__WRITTEN PROBLEM__
Reproduce the entries from their first line up to and including the line with "fitted hardwood stand.". Leave out everything after it.

__MATERIAL FOR THIS EXERCISE__
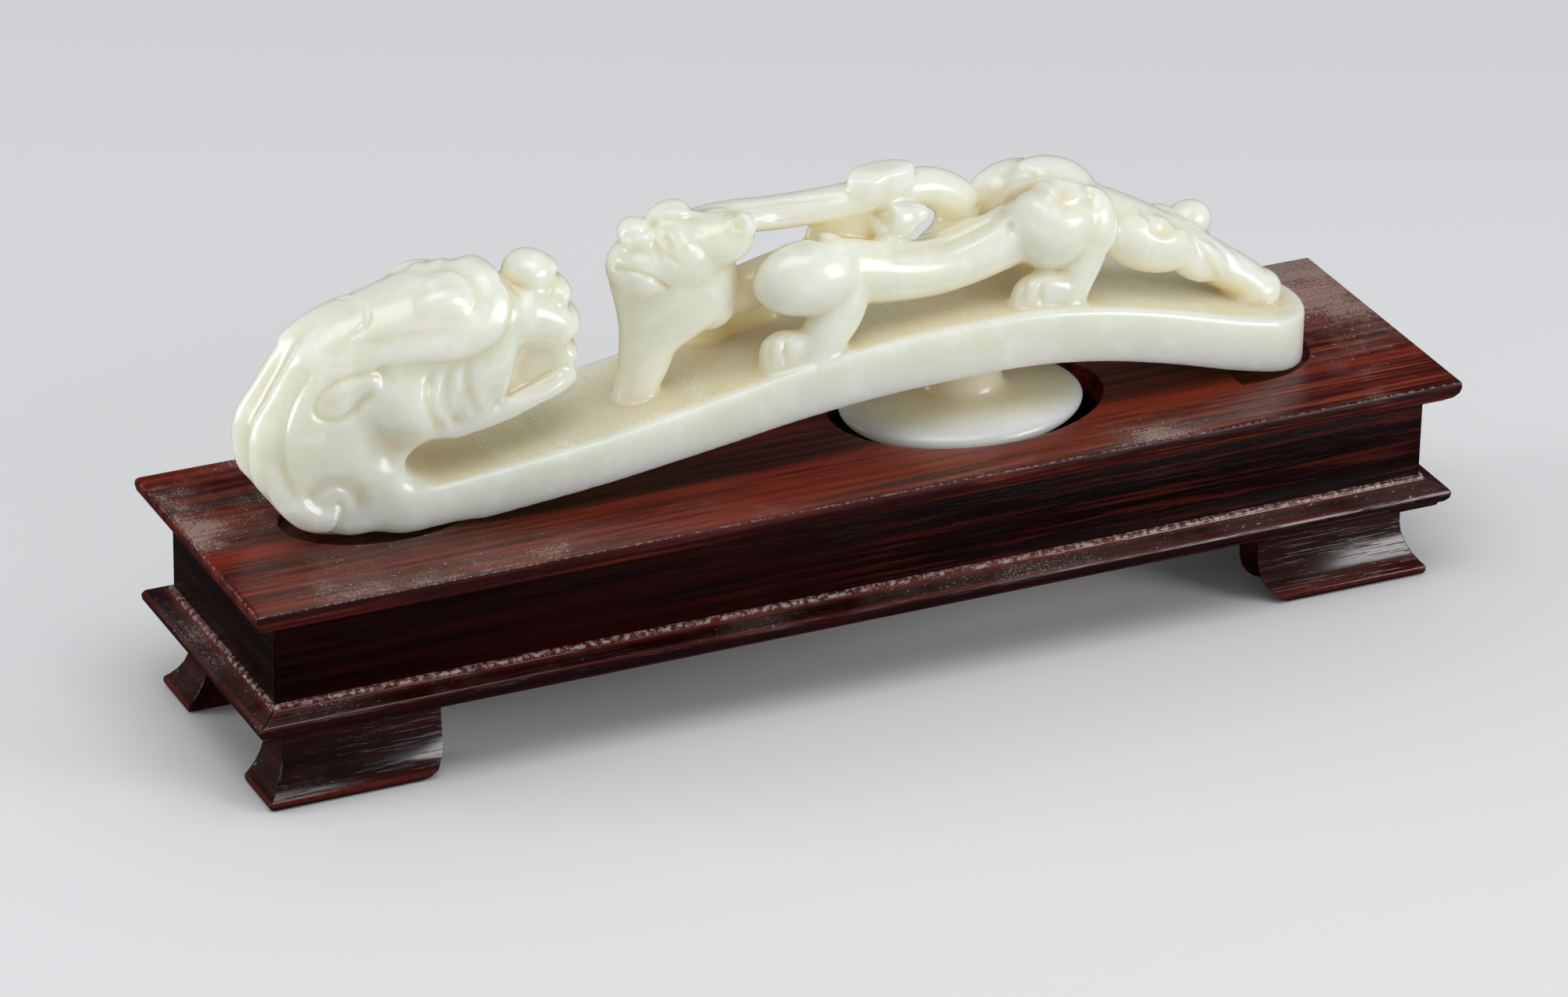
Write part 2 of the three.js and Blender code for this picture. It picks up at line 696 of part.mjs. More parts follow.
// A foot's two pieces meet in a mitre at the corner: one starts each side, one ends it
function footPiece(halfLength, halfDepth, isLong, mirror) {
  const length = isLong ? longFootLength : shortFootLength;
  const radius = isLong ? longFootEndRadius : shortFootEndRadius;
  const geometry = mouldingGeometry(footSection(), halfLength, halfDepth,
    footEnd(halfLength, length, radius));
  if (!mirror) return geometry;
  const position = geometry.getAttribute('position');
  for (let i = 0; i < position.count; i += 1) position.setX(i, -position.getX(i));
  const index = geometry.getIndex();
  for (let i = 0; i < index.count; i += 3) {
    const second = index.getX(i + 1);
    index.setX(i + 1, index.getX(i + 2));
    index.setX(i + 2, second);
  }
  geometry.computeVertexNormals();
  return geometry;
}

const corners = {
  front: ['front_left', 'front_right'],
  right: ['front_right', 'back_right'],
  back: ['back_right', 'back_left'],
  left: ['back_left', 'front_left'],
};

function feetGroup() {
  const group = new THREE.Group();
  for (const [side, quarters, halfLength, halfDepth] of sides) {
    const isLong = quarters % 2 === 0;
    corners[side].forEach((corner, end) => {
      const name = `${corner}_foot_${isLong ? 'long' : 'short'}`;
      const geometry = footPiece(halfLength, halfDepth, isLong, end === 1);
      group.add(named(name, geometry, hardwood(footColor), quarters * Math.PI / 2));
    });
  }
  return group;
}

const beltHookOnStand = new THREE.Group();
beltHookOnStand.add(standGroup());
beltHookOnStand.add(feetGroup());
beltHookOnStand.add(named('belt_hook', hookGeometry(), jade()));

export default beltHookOnStand;
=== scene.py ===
"""A belt hook carved from pale jade, lying on its fitted hardwood stand.

The hook is one stone: a plate bent in a low arch, a dragon's head on a neck that turns
over at one end, an oval button underneath, and a young dragon in openwork on top. It is
built as a carver works: rough forms are set out, fused into one blank, softened where
they meet, and then the lines are cut into it. The stand's boards and mouldings are fine
copies of the solid ones, with eased edges.

Lengths are millimetres until they reach Blender, which gets metres.
"""

import logging
import math
from collections.abc import Callable, Iterator
from contextlib import contextmanager
from dataclasses import dataclass, field, replace
from enum import Enum
from typing import NamedTuple

import bpy
import numpy as np
from mathutils import Matrix, Vector
from mathutils.bvhtree import BVHTree
from mathutils.kdtree import KDTree

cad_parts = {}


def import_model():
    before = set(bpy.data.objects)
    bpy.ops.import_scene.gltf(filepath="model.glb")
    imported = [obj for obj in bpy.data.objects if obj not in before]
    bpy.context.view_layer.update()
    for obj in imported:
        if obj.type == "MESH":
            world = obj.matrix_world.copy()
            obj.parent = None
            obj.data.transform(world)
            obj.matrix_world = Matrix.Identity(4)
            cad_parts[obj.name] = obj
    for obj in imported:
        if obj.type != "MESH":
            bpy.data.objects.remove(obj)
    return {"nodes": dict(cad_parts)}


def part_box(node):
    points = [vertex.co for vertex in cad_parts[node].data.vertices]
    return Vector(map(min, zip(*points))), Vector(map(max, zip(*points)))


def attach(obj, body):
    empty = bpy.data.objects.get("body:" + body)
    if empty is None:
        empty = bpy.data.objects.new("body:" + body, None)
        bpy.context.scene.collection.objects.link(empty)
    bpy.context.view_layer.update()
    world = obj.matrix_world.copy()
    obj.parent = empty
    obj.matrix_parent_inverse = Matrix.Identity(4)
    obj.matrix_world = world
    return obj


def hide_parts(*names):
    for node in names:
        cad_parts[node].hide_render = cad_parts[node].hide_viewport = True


MM = 0.001
HALF_LENGTH, HALF_DEPTH = 0.07, 0.0174  # of the stand, in metres
LOG = logging.getLogger("belt_hook")
Object = bpy.types.Object
Pair = tuple[float, float]
Point = tuple[float, float, float]
Pixel = tuple[float, float]
Tint = tuple[int, int, int]


class Body(Enum):
    """The bodies that pieces ride on."""

    STAND = "stand"
    HOOK = "hook"


class Cut(Enum):
    """How a line is cut into the stone."""

    GROOVE = "groove"
    RIDGE = "ridge"
    STEP_LEFT = "step_left"
    STEP_RIGHT = "step_right"


# Small helpers for Blender's operators


def deselect() -> None:
    """Leaves nothing selected, so that an operator acts on one piece alone."""
    for item in bpy.context.selected_objects:
        item.select_set(False)


def choose(item: Object) -> None:
    """Selects one object and makes it active.

    Args:
        item: The object that the next operators work on.
    """
    deselect()
    item.select_set(True)
    bpy.context.view_layer.objects.active = item


@contextmanager
def editing(item: Object) -> Iterator[None]:
    """Keeps an object in edit mode, at first with its whole mesh selected.

    Args:
        item: The object that is shaped.

    Yields:
        Nothing.
    """
    choose(item)
    bpy.ops.object.mode_set(mode="EDIT")
    bpy.ops.mesh.select_all(action="SELECT")
    yield
    bpy.ops.object.mode_set(mode="OBJECT")


def apply_all(item: Object) -> None:
    """Applies every modifier of an object, in order.

    Args:
        item: The object.
    """
    choose(item)
    for modifier in list(item.modifiers):
        bpy.ops.object.modifier_apply(modifier=modifier.name)


def settle(item: Object, name: str) -> Object:
    """Names a new object and puts its place, turn and scale into its mesh.

    Args:
        item: The object that was just added.
        name: Its name.

    Returns:
        The same object, at the origin.
    """
    item.name = name
    choose(item)
    bpy.ops.object.transform_apply(location=True, rotation=True, scale=True)
    return item


def draw_out(middles: list[Vector], sizes: np.ndarray, unit: Point) -> None:
    """Draws the flat section in edit mode out from place to place, resized at each.

    Args:
        middles: The section's middle at each place, in metres; it is at the first now.
        sizes: The section's half sides there, in millimetres, and 1 along its normal.
        unit: What a size of 1 is in metres on each axis, and 1 along the normal.
    """
    bpy.ops.transform.resize(value=tuple(sizes[0] * unit), center_override=middles[0])
    for i in range(1, len(middles)):
        bpy.ops.mesh.extrude_region_move(
            TRANSFORM_OT_translate={"value": middles[i] - middles[i - 1]})
        bpy.ops.transform.resize(value=tuple(sizes[i] / sizes[i - 1]),
                                 center_override=middles[i])
    bpy.ops.mesh.select_all(action="SELECT")
    bpy.ops.mesh.normals_make_consistent(inside=False)


def read_places(mesh: bpy.types.Mesh) -> np.ndarray:
    """The places of a mesh's vertices, in millimetres, one a row."""
    places = np.empty(len(mesh.vertices) * 3)
    mesh.vertices.foreach_get("co", places)
    return places.reshape(-1, 3) / MM


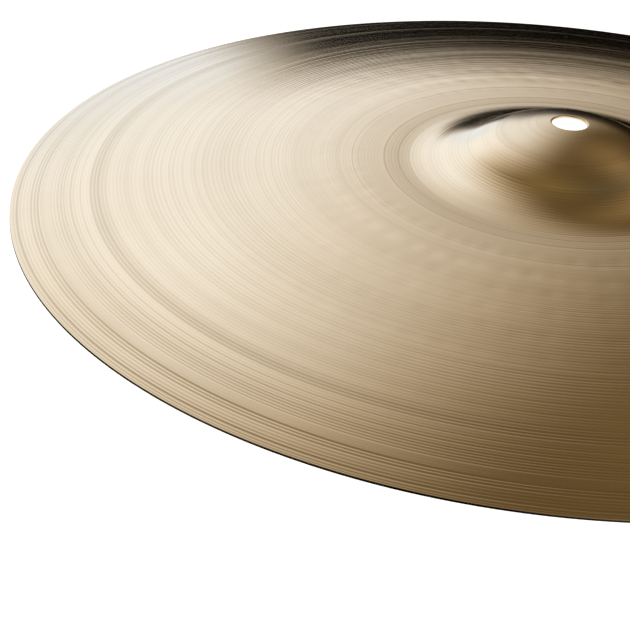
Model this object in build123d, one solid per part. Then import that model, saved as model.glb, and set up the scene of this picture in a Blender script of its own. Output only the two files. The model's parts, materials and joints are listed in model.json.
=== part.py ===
"""Crash cymbal: one thin shell of bell bronze, spun about Z, with a mounting hole in its bell.

Millimetres. The origin lies on the axis, level with the lowest edge of the rim, and +Z points up
through the bell. The upper surface is a chain of tangent arcs. Each arc runs between two stations,
and a station is a radius from the axis with the surface's downward slope there.
"""
from build123d import *
import os
from math import asin, cos, degrees, radians, sin, tan

# Driving dimensions
DIAMETER = 406.4  # a 16 inch crash
BORE_DIAMETER = 13.0
CROWN_RADIUS = 35.0  # where the domed top of the bell meets its hollow flank
NECK_RADIUS = 50.0
BELL_FOOT_RADIUS = 60.5  # where the bell ends and the bow begins
BOW_MIDDLE_RADIUS = 140.0
CROWN_SLOPE = 34.8  # degrees, the steepest place on the bell
NECK_SLOPE = 11.5
BELL_FOOT_SLOPE = 1.7
BOW_MIDDLE_SLOPE = 8.1
RIM_SLOPE = 17.8
BELL_THICKNESS = 1.2  # square to the surface, all over the bell
RIM_THICKNESS = 0.95  # the bow tapers evenly to this
BORE_TOP_ROUND = 0.5
BORE_UNDER_ROUND = 0.2
RIM_ROUND = 0.15

# The bell's dome is centred on the axis, so its own radius gives the slope at the hole's wall.
RIM_RADIUS = DIAMETER / 2
BORE_RADIUS = BORE_DIAMETER / 2
DOME_RADIUS = CROWN_RADIUS / sin(radians(CROWN_SLOPE))
BORE_SLOPE = degrees(asin(BORE_RADIUS / DOME_RADIUS))

STATIONS = [
    (BORE_RADIUS, BORE_SLOPE),
    (CROWN_RADIUS, CROWN_SLOPE),
    (NECK_RADIUS, NECK_SLOPE),
    (BELL_FOOT_RADIUS, BELL_FOOT_SLOPE),
    (BOW_MIDDLE_RADIUS, BOW_MIDDLE_SLOPE),
    (RIM_RADIUS, RIM_SLOPE),
]


def drop(inner, outer):
    """How far an arc between two stations falls: its chord has the mean of the two slopes."""
    run = outer[0] - inner[0]
    return run * tan(radians((inner[1] + outer[1]) / 2))


def halfway(inner, outer):
    """The station in the middle of an arc's turn."""
    slope = (inner[1] + outer[1]) / 2
    bend = (outer[0] - inner[0]) / (sin(radians(outer[1])) - sin(radians(inner[1])))
    radius = inner[0] + bend * (sin(radians(slope)) - sin(radians(inner[1])))
    return (radius, slope)


def thickness_below(station):
    """The shell's upright thickness at a station, from its thickness square to the surface."""
    radius, slope = station
    taper = max(0.0, (radius - BELL_FOOT_RADIUS) / (RIM_RADIUS - BELL_FOOT_RADIUS))
    square = BELL_THICKNESS + taper * (RIM_THICKNESS - BELL_THICKNESS)
    return square / cos(radians(slope))


def upper_points():
    """The chain's points, three to an arc, from the hole out to the rim, as (station, height)."""
    points = [(STATIONS[0], 0.0)]
    for inner, outer in zip(STATIONS, STATIONS[1:]):
        middle = halfway(inner, outer)
        height = points[-1][1]
        points.append((middle, height - drop(inner, middle)))
        points.append((outer, height - drop(inner, outer)))
    rim_station, rim_height = points[-1]
    lift = thickness_below(rim_station) - rim_height - rounding_rise()
    return [(station, height + lift) for station, height in points]


def rounding_rise():
    """How far the rounding lifts the rim's lowest point above the sharp corner it replaces."""
    slope = radians(RIM_SLOPE)
    return RIM_ROUND * ((1 + sin(slope)) / cos(slope) - 1)


def arc_chain(points):
    """Arcs through each run of three points, sharing their end points."""
    for start in range(0, len(points) - 2, 2):
        ThreePointArc(*points[start : start + 3])


def section():
    """Half of the shell's section, in the XZ plane, with its hole and rim edges rounded."""
    chain = upper_points()
    upper = [(station[0], height) for station, height in chain]
    under = [(station[0], height - thickness_below(station)) for station, height in chain]
    with BuildSketch(Plane.XZ) as sketch:
        with BuildLine():
            arc_chain(upper)
            arc_chain(under)
            Line(upper[0], under[0])
            Line(upper[-1], under[-1])
        make_face()
        for corner, size in (
            (upper[0], BORE_TOP_ROUND),
            (under[0], BORE_UNDER_ROUND),
            (upper[-1], RIM_ROUND),
            (under[-1], RIM_ROUND),
        ):
            fillet(sketch.vertices().sort_by_distance(corner)[0], size)
    return sketch.sketch


def cymbal():
    """The whole cymbal: its section turned once about the axis."""
    return revolve(section(), axis=Axis.Z)


os.makedirs("parts", exist_ok=True)
shell = cymbal()
export_step(shell, "parts/cymbal.step")

box = shell.bounding_box()
bore_wall = shell.edges().filter_by(Axis.Z).sort_by_distance((BORE_RADIUS, 0, box.max.Z))[0]
print("size", box.size, "lowest", round(box.min.Z, 4))
print("bore wall length", round(bore_wall.length, 3), "centre height", round(bore_wall.center().Z, 3))
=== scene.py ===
"""Crash cymbal: the visual model of the spun bronze shell, with its turned grooves and hammer marks."""
import bpy
import json
import numpy as np
from math import asin, cos, degrees, pi, radians, sin, tan
from mathutils import Matrix, Vector


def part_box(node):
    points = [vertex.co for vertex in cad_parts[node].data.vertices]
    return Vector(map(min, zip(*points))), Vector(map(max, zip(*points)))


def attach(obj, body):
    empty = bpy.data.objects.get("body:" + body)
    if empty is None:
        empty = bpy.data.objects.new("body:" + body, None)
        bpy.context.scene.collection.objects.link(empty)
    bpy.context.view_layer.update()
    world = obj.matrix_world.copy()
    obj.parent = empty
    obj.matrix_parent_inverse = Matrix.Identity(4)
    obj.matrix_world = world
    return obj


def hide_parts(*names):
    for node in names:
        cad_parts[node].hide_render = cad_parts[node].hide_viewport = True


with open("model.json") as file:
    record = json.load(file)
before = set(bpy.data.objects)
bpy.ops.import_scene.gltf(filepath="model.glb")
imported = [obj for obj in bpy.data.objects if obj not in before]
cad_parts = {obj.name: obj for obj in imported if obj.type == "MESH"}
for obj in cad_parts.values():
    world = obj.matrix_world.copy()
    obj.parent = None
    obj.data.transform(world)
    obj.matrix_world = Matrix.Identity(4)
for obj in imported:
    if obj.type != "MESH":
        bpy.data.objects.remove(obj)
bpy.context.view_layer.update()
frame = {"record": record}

MM = 0.001  # the shape is written in millimetres and built in metres

# ---------------------------------------------------------------------------------------------
# Shape: the CAD's own chain of tangent arcs, each between two (radius, downward slope) stations
# ---------------------------------------------------------------------------------------------
low_corner, high_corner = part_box("cymbal")
RIM_RADIUS = (high_corner.x - low_corner.x) / 2 / MM
BORE_RADIUS = frame["record"]["mounts"][0]["dims"]["r_mm"]
CAP_RADIUS = 25.6  # where the differently finished top of the bell ends
CROWN_RADIUS = 35.0
NECK_RADIUS = 50.0
BELL_FOOT_RADIUS = 60.5
BOW_MIDDLE_RADIUS = 140.0
CROWN_SLOPE = 34.8
NECK_SLOPE = 11.5
BELL_FOOT_SLOPE = 1.7
BOW_MIDDLE_SLOPE = 8.1
RIM_SLOPE = 17.8
DOME_RADIUS = CROWN_RADIUS / sin(radians(CROWN_SLOPE))
BORE_SLOPE = degrees(asin(BORE_RADIUS / DOME_RADIUS))
STATIONS = (
    (BORE_RADIUS, BORE_SLOPE),
    (CROWN_RADIUS, CROWN_SLOPE),
    (NECK_RADIUS, NECK_SLOPE),
    (BELL_FOOT_RADIUS, BELL_FOOT_SLOPE),
    (BOW_MIDDLE_RADIUS, BOW_MIDDLE_SLOPE),
    (RIM_RADIUS, RIM_SLOPE),
)
BELL_THICKNESS = 1.2  # square to the surface, all over the bell
RIM_THICKNESS = 0.95  # the bow tapers evenly to this
BORE_TOP_ROUND = 0.5
BORE_UNDER_ROUND = 0.2
RIM_ROUND = 0.15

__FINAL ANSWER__
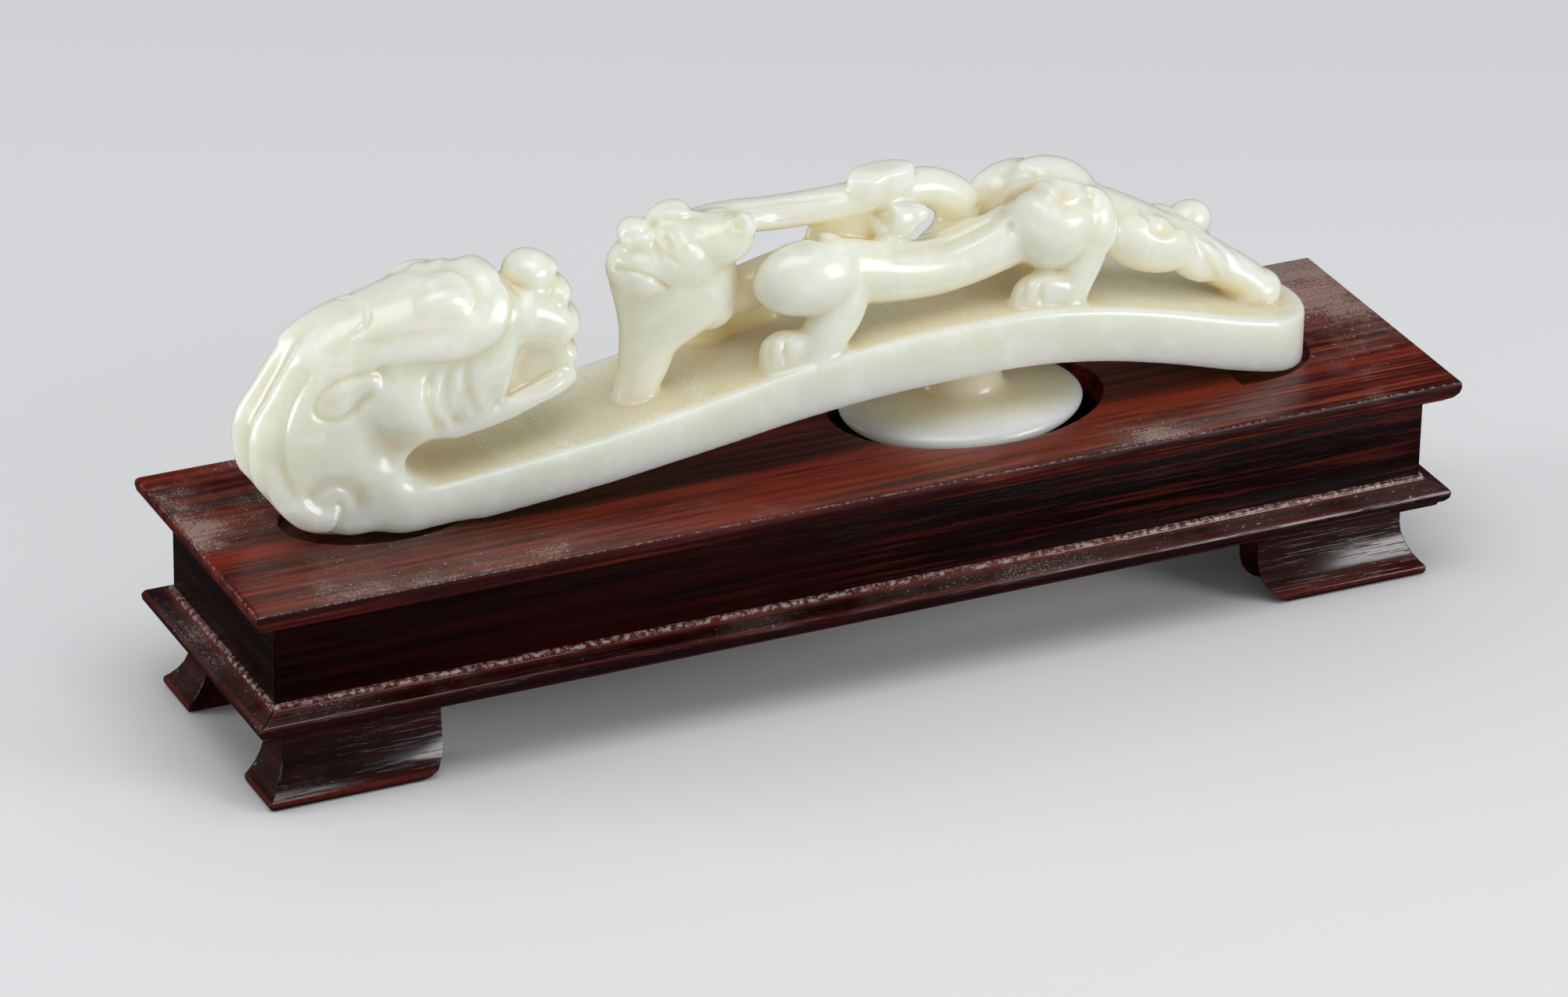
Write part 2 of the three.js and Blender code for this picture. It picks up at line 696 of part.mjs. More parts follow.
// A foot's two pieces meet in a mitre at the corner: one starts each side, one ends it
function footPiece(halfLength, halfDepth, isLong, mirror) {
  const length = isLong ? longFootLength : shortFootLength;
  const radius = isLong ? longFootEndRadius : shortFootEndRadius;
  const geometry = mouldingGeometry(footSection(), halfLength, halfDepth,
    footEnd(halfLength, length, radius));
  if (!mirror) return geometry;
  const position = geometry.getAttribute('position');
  for (let i = 0; i < position.count; i += 1) position.setX(i, -position.getX(i));
  const index = geometry.getIndex();
  for (let i = 0; i < index.count; i += 3) {
    const second = index.getX(i + 1);
    index.setX(i + 1, index.getX(i + 2));
    index.setX(i + 2, second);
  }
  geometry.computeVertexNormals();
  return geometry;
}

const corners = {
  front: ['front_left', 'front_right'],
  right: ['front_right', 'back_right'],
  back: ['back_right', 'back_left'],
  left: ['back_left', 'front_left'],
};

function feetGroup() {
  const group = new THREE.Group();
  for (const [side, quarters, halfLength, halfDepth] of sides) {
    const isLong = quarters % 2 === 0;
    corners[side].forEach((corner, end) => {
      const name = `${corner}_foot_${isLong ? 'long' : 'short'}`;
      const geometry = footPiece(halfLength, halfDepth, isLong, end === 1);
      group.add(named(name, geometry, hardwood(footColor), quarters * Math.PI / 2));
    });
  }
  return group;
}

const beltHookOnStand = new THREE.Group();
beltHookOnStand.add(standGroup());
beltHookOnStand.add(feetGroup());
beltHookOnStand.add(named('belt_hook', hookGeometry(), jade()));

export default beltHookOnStand;
=== scene.py ===
"""A belt hook carved from pale jade, lying on its fitted hardwood stand.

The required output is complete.